▶ Written instruction
Within the records below, reproduce without change the lines from the line that has "# The writing" through the line that has "obj.matrix_parent_inverse = Matrix.Identity(4)", and only those.

▶ Extracted data
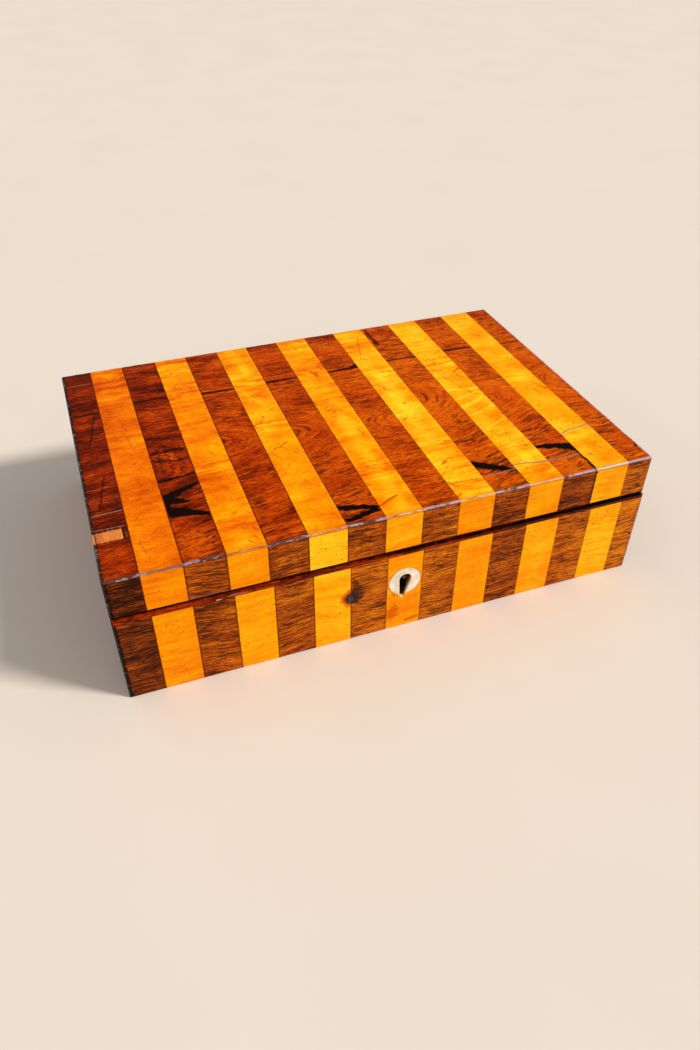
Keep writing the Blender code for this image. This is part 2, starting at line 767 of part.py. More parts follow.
def make_lock(front_board, banding):
    """The box lock: a case with the selvedge let into the rim, the bolt inside it and the key's pin."""
    lock_x = (key_x - lock_width / 2, key_x + lock_width / 2)
    lock_y = (lock_front, base_inner_front)
    case = piece("lock_case", slab(lock_x, lock_y, level(lock_bottom), base_rim), "steel")
    ears = (lock_x[0] - selvedge_ear, lock_x[1] + selvedge_ear)

    def selvedge_under(y):
        return base_rim(y) - selvedge_thickness

    def above_rim(y):
        return base_rim(y) + overrun

    fuse(case, tool("selvedge", slab(ears, lock_y, selvedge_under, base_rim)))
    hollow_x = (lock_x[0] + lock_wall, lock_x[1] - lock_wall)
    hollow_y = (lock_front + lock_wall, base_inner_front - lock_wall)
    cut(case, tool("lock_space", slab(hollow_x, hollow_y, level(lock_bottom + lock_wall), selvedge_under)))
    slots = bmesh.new()
    slot_y = (lock_y_centre - loop_width / 2 - slot_side_clearance / 2,
              lock_y_centre + loop_width / 2 + slot_back_clearance)
    slot_outline = sloped_outline(slot_y, lambda y: selvedge_under(y) - overrun, above_rim)
    for loop_x in loop_places:
        half_slot = loop_thickness / 2 + slot_side_clearance
        add_prism(slots, slot_outline, "x", loop_x - half_slot, loop_x + half_slot)
    cut(case, tool("loop_slots", slots))
    keyhole = tool("keyhole", prism(keyhole_outline(), "y", base_front - overrun, lock_y_centre))
    cut(case, keyhole)
    pin = rod("y", hollow_y[1] - key_pin_length, base_inner_front - lock_wall / 2, key_pin_radius,
              (key_x, 0, key_z))
    fuse(case, tool("key_pin", pin))
    rest_top = bolt_bar_low - glue_line
    rest_x = (key_x - loop_spacing / 2, key_x + loop_spacing / 2)
    rest_y = (hollow_y[0] - lock_wall / 2, hollow_y[1] + lock_wall / 2)
    fuse(case, tool("bolt_rest", box(rest_x, rest_y, (rest_top - bolt_rest_height, rest_top))))

    mortise_x = (lock_x[0] - glue_line, lock_x[1] + glue_line)
    mortise_y = (lock_front - glue_line, base_inner_front + overrun)
    mortise = tool("lock_mortise", slab(mortise_x, mortise_y, level(lock_bottom - glue_line), above_rim))
    recess_x = (ears[0] - glue_line, ears[1] + glue_line)
    recess = slab(recess_x, mortise_y, lambda y: selvedge_under(y) - glue_line, above_rim)
    recess = tool("selvedge_recess", recess)
    cut(front_board, mortise, recess, keyhole)
    cut(banding, mortise, recess)
    return keyhole


def make_bolt():
    """The bolt: a bar with one upright and one finger for each loop. It slides to the right to lock."""
    y = (lock_y_centre - bolt_thickness / 2, lock_y_centre + bolt_thickness / 2)
    finger_centre = lock_rim - loop_hole_drop
    finger_top = finger_centre + bolt_finger_height / 2
    finger_low = finger_centre - bolt_finger_height / 2
    tips = [loop_x - loop_thickness / 2 - bolt_finger_setback for loop_x in loop_places]
    posts = [tip - bolt_finger_length for tip in tips]
    bar_top = bolt_bar_low + bolt_bar_height
    outline = [(posts[0] - bolt_post_width, bolt_bar_low), (tips[1], bolt_bar_low), (tips[1], bar_top)]
    for post, tip in reversed(list(zip(posts, tips))):
        outline += [(post, bar_top), (post, finger_low), (tip, finger_low), (tip, finger_top)]
        outline += [(post - bolt_post_width, finger_top), (post - bolt_post_width, bar_top)]
    outline.pop()
    slide = axis_empty("bolt_axis", (key_x, lock_y_centre, bolt_bar_low))
    piece("lock_bolt", prism(outline, "y", *y), "steel", slide)


def make_link_plate(front_board, banding):
    """The link plate in the rim of the lid, with the two loops that enter the lock."""
    plate_x = (key_x - link_length / 2, key_x + link_length / 2)
    plate_y = (lock_y_centre - link_width / 2, lock_y_centre + link_width / 2)

    def plate_top(y):
        return lid_rim(y) + link_thickness

    plate = piece("link_plate", slab(plate_x, plate_y, lid_rim, plate_top), "brass", lid_axis)
    loops = bmesh.new()
    loop_y = (lock_y_centre - loop_width / 2, lock_y_centre + loop_width / 2)
    for loop_x in loop_places:
        outline = sloped_outline(loop_y, level(lock_rim - loop_drop), lambda y: lid_rim(y) + link_thickness / 2)
        add_prism(loops, outline, "x", loop_x - loop_thickness / 2, loop_x + loop_thickness / 2)
    fuse(plate, tool("loops", loops))
    hole_centre = lock_rim - loop_hole_drop
    hole_y = (lock_y_centre - loop_hole_width / 2, lock_y_centre + loop_hole_width / 2)
    hole_z = (hole_centre - loop_hole_height / 2, hole_centre + loop_hole_height / 2)
    cut(plate, tool("loop_holes", box(plate_x, hole_y, hole_z)))
    recess_x = (plate_x[0] - glue_line, plate_x[1] + glue_line)
    recess_y = (plate_y[0] - glue_line, plate_y[1] + glue_line)
    recess = tool("link_recess", slab(recess_x, recess_y, lambda y: lid_rim(y) - overrun,
                                      lambda y: plate_top(y) + glue_line))
    cut(front_board, recess)
    cut(banding, recess)


def make_escutcheon(veneer, keyhole):
    """The bone disc inlaid round the keyhole. The slot of the keyhole runs out through its lower edge."""
    disc_y = (base_board_front - glue_line - escutcheon_thickness, base_board_front - glue_line)
    centre = (key_x, 0, key_z - keyhole_rise)
    disc = piece("escutcheon", rod("y", *disc_y, escutcheon_radius, centre, circle_steps), "bone")
    cut(disc, keyhole)
    seat = rod("y", base_front - overrun, base_board_front, escutcheon_radius + inlay_gap, centre, circle_steps)
    cut(veneer, tool("escutcheon_seat", seat), keyhole)


# Places inside the base that several pieces share
partition_front = base_inner_front + pen_section_width
divider_inner_x = inner_x - ink_cell_width - divider_thickness
divider_top = base_rim(partition_front) - glue_line
tray_bottom = divider_top - tray_height
lock_front = base_inner_front - lock_depth
lock_y_centre = base_inner_front - lock_depth / 2
lock_rim = base_rim(lock_y_centre)
lock_bottom = lock_rim - lock_height
loop_places = (key_x - loop_spacing / 2, key_x + loop_spacing / 2)
bolt_bar_low = lock_rim - bolt_bar_drop - bolt_bar_height
key_z = bolt_bar_low - key_under_bolt


def divider_rim(y):
    return base_rim(y) - glue_line


def flap_seat(y):
    """Top of the ledge that the base flap rests on."""
    return parting(y) - (parting_gap / 2 + flap_sink + flap_thickness) / math.cos(rim_angle) - glue_line


def bearer_seat(y):
    """Face of the bearer, glued under the lid's board, that the lid flap rests on when the lid is open."""
    return parting(y) + (parting_gap / 2 + flap_sink + flap_thickness) / math.cos(rim_angle) + glue_line


# The base
bottom = box((-board_x, board_x), (base_board_front, board_back), (0, bottom_thickness))
piece("bottom_board", bottom, "pine")
base_walls = make_walls("base", None, base_board_front, base_inner_front, level(over_bottom), under_banding,
                        (base_front_tail_count, base_back_tail_count), "mahogany")
base_front_veneer = make_front_veneer("base", None, base_front, level(0), under_banding, base_strip_shift)
base_back_veneer = make_side_veneers("base", None, base_front, level(0), under_banding)
base_banding = make_banding("base", None, base_front, base_inner_front,
                            lambda y: base_rim(y) - base_banding_thickness, base_rim)
for base_piece in (base_walls["back"], base_back_veneer, base_banding):
    cut(base_piece, *base_hinge_recesses)
make_partitions()
make_pen_tray()
make_inkwell()

# The lid
lid_board = box((-board_x, board_x), (lid_board_front, board_back), (lid_board_under, under_strips))
piece("lid_top_board", lid_board, "pine", lid_axis)
lid_walls = make_walls("lid", lid_axis, lid_board_front, lid_inner_front, over_banding, level(lid_wall_top),
                       (lid_front_tail_count, lid_back_tail_count), "mahogany")
make_front_veneer("lid", lid_axis, lid_front, over_banding, level(under_strips), 0.0)
lid_back_veneer = make_side_veneers("lid", lid_axis, lid_front, over_banding, level(under_strips))
lid_banding = make_banding("lid", lid_axis, lid_front, lid_inner_front, lid_rim,
                           lambda y: lid_rim(y) + lid_banding_thickness)
for lid_piece in (lid_walls["back"], lid_back_veneer, lid_banding):
    cut(lid_piece, *lid_hinge_recesses)
make_top_strips()

# What joins and closes the two halves
for hinge_name, hinge_x in hinge_places.items():
    make_hinge(hinge_name, hinge_x)
keyhole_tool = make_lock(base_walls["front"], base_banding)
make_bolt()
make_link_plate(lid_walls["front"], lid_banding)
make_escutcheon(base_front_veneer, keyhole_tool)

# The writing flaps, the pins that they turn on and the bearer for the lid flap
base_flap_end = partition_front + partition_thickness + flap_clearance
lid_flap_end = lid_inner_front + flap_clearance
base_flap = make_flap("base", base_flap_axis, base_flap_place, base_flap_end, 1)
lid_flap = make_flap("lid", lid_flap_axis, lid_flap_place, lid_flap_end, -1)
make_flap_pins("base", None, base_flap_place, base_flap, base_walls)
make_flap_pins("lid", lid_axis, lid_flap_place, lid_flap, lid_walls)
bearer_y = (lid_inner_front + glue_line, lid_inner_front + glue_line + bearer_width)
bearer = slab((glue_line - inner_x, inner_x - glue_line), bearer_y, bearer_seat, level(lid_wall_top))
piece("lid_flap_bearer", bearer, "mahogany", lid_axis)
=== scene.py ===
# %% [markdown]
# # A striped lap desk
#
# This lesson dresses a small antique lap desk. The desk was first built as plain solids, one for each piece
# of wood, brass, bone or glass, and those solids arrive here as a fixed frame. So nothing is placed by eye:
# every size below is read from the frame. The keyhole faces -Y, Z points up and the unit is the metre.

# %% Load the frame
import json
import math

import bmesh
import bpy
from mathutils import Matrix, Vector, noise


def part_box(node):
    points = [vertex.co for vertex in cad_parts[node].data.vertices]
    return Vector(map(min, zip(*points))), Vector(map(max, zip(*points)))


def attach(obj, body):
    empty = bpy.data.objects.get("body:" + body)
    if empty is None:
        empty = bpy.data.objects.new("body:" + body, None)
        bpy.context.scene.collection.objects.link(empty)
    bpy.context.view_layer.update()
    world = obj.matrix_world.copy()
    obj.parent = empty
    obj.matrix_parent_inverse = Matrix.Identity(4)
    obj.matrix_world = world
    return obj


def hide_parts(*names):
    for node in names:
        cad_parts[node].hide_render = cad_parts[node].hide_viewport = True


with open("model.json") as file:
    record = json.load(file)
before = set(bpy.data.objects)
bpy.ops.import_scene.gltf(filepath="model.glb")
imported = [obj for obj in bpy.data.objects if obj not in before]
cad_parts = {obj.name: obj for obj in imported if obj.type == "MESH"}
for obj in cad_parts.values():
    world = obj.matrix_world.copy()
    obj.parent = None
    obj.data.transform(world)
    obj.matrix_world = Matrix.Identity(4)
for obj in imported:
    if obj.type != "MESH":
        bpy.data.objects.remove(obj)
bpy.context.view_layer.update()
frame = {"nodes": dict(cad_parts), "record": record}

MM = 0.001

# %% [markdown]
# ## The camera
#
# A picture of a box with straight edges gives its camera away: six corners are enough to work out where the
# lens stood. The camera looks down on the lid from the front left, with a slightly wide lens. The long side
# of the upright picture is 1050 pixels, and Blender measures the sensor along that side.

# %% Camera
sensor_in_mm = 36.0
picture_height = 1050
focal_pixels = 813.63
camera_azimuth = math.radians(20.415)
camera_elevation = math.radians(39.518)
camera_roll = math.radians(0.4107)
camera_place = Vector((-0.13723, -0.39121, 0.33696))

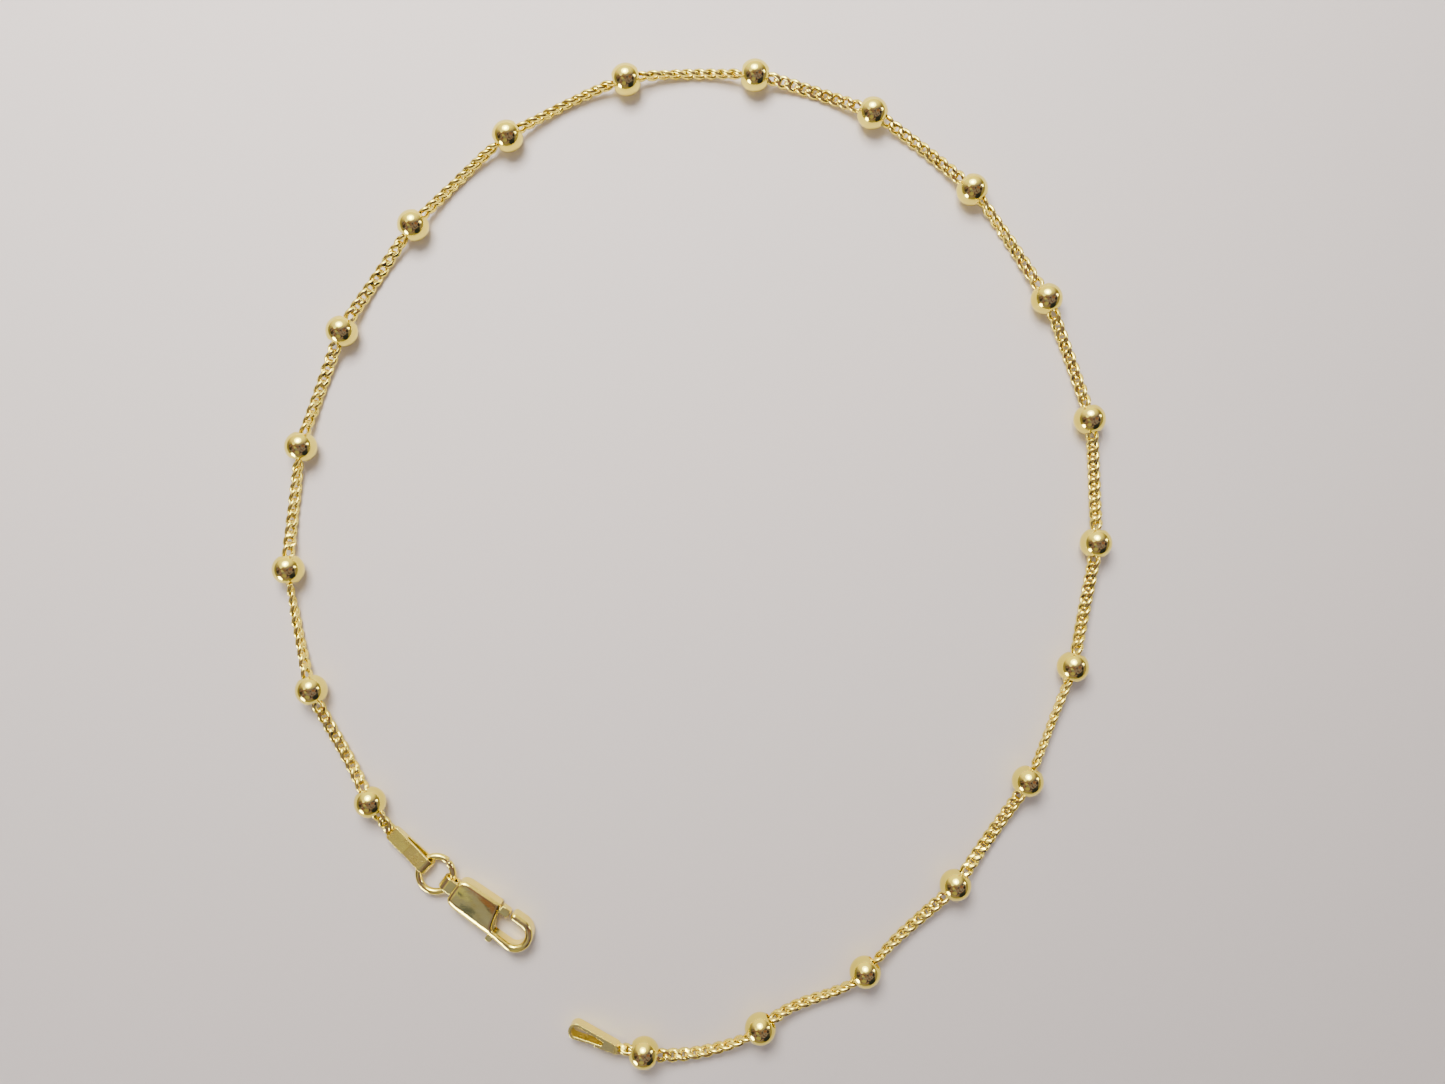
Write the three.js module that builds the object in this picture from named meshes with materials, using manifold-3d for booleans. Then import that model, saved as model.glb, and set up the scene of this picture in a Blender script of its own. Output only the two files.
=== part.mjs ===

▶ Output of the task
# The writing flaps, the pins that they turn on and the bearer for the lid flap
base_flap_end = partition_front + partition_thickness + flap_clearance
lid_flap_end = lid_inner_front + flap_clearance
base_flap = make_flap("base", base_flap_axis, base_flap_place, base_flap_end, 1)
lid_flap = make_flap("lid", lid_flap_axis, lid_flap_place, lid_flap_end, -1)
make_flap_pins("base", None, base_flap_place, base_flap, base_walls)
make_flap_pins("lid", lid_axis, lid_flap_place, lid_flap, lid_walls)
bearer_y = (lid_inner_front + glue_line, lid_inner_front + glue_line + bearer_width)
bearer = slab((glue_line - inner_x, inner_x - glue_line), bearer_y, bearer_seat, level(lid_wall_top))
piece("lid_flap_bearer", bearer, "mahogany", lid_axis)
=== scene.py ===
# %% [markdown]
# # A striped lap desk
#
# This lesson dresses a small antique lap desk. The desk was first built as plain solids, one for each piece
# of wood, brass, bone or glass, and those solids arrive here as a fixed frame. So nothing is placed by eye:
# every size below is read from the frame. The keyhole faces -Y, Z points up and the unit is the metre.

# %% Load the frame
import json
import math

import bmesh
import bpy
from mathutils import Matrix, Vector, noise


def part_box(node):
    points = [vertex.co for vertex in cad_parts[node].data.vertices]
    return Vector(map(min, zip(*points))), Vector(map(max, zip(*points)))


def attach(obj, body):
    empty = bpy.data.objects.get("body:" + body)
    if empty is None:
        empty = bpy.data.objects.new("body:" + body, None)
        bpy.context.scene.collection.objects.link(empty)
    bpy.context.view_layer.update()
    world = obj.matrix_world.copy()
    obj.parent = empty
    obj.matrix_parent_inverse = Matrix.Identity(4)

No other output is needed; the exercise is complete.